The governments of China and Singapore have combined their expertise and finances to develop the future city, which has a planned population of 350,000 and includes schools, medical facilities and business districts.
Foreign companies such as Japan’s Hitachi and Dutch electronics giant Philips will provide green technology for the development, where buildings will be insulated and have double glazed windows to increase energy efficiency.
Top leaders in Beijing also hope the project will serve as a model for a long term solution to the country’s ballooning urban population, which is putting enormous pressure on already strained water and energy resources.
Nearly two thirds of household waste will be recycled and 20 percent of the city’s power will come from renewable energy sources such as wind and solar, with the rest coming from other sources such as highly polluting coal.
Treated sewage will be channeled into a lake which will supplement water supplies for local communities.
“Eco-cities are needed because China is facing a huge challenge of pollution,” said Hiroaki Suzuki, a top specialist in the Finance, Economic, and Urban Department of the World Bank, which is assisting on the project. “China’s serious pollution problems do not mean that it cannot develop an eco-city.”

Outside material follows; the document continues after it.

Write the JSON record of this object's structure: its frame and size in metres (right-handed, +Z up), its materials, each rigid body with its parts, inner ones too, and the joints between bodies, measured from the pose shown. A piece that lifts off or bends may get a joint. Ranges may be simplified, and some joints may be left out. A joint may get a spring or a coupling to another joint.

China is undergoing an unprecedented urbanization process as hundreds of millions of people have headed too fast, growing metropolitan areas since the nation’s economy embarked on a fast paced growth track more than 30 years ago.
To handle the massive influx of people, China may need to invest up to US $3.6 trillion dollars in urban infrastructure by 2020, state media said, citing a report by the state think tank China Development Research Foundation.
Greenpeace supports the development and the making of an “ecological city” in China as a way of handling urban overcrowding , which it says could prevent China from curbing from its world leading carbon emissions and meeting its ambitious energy targets.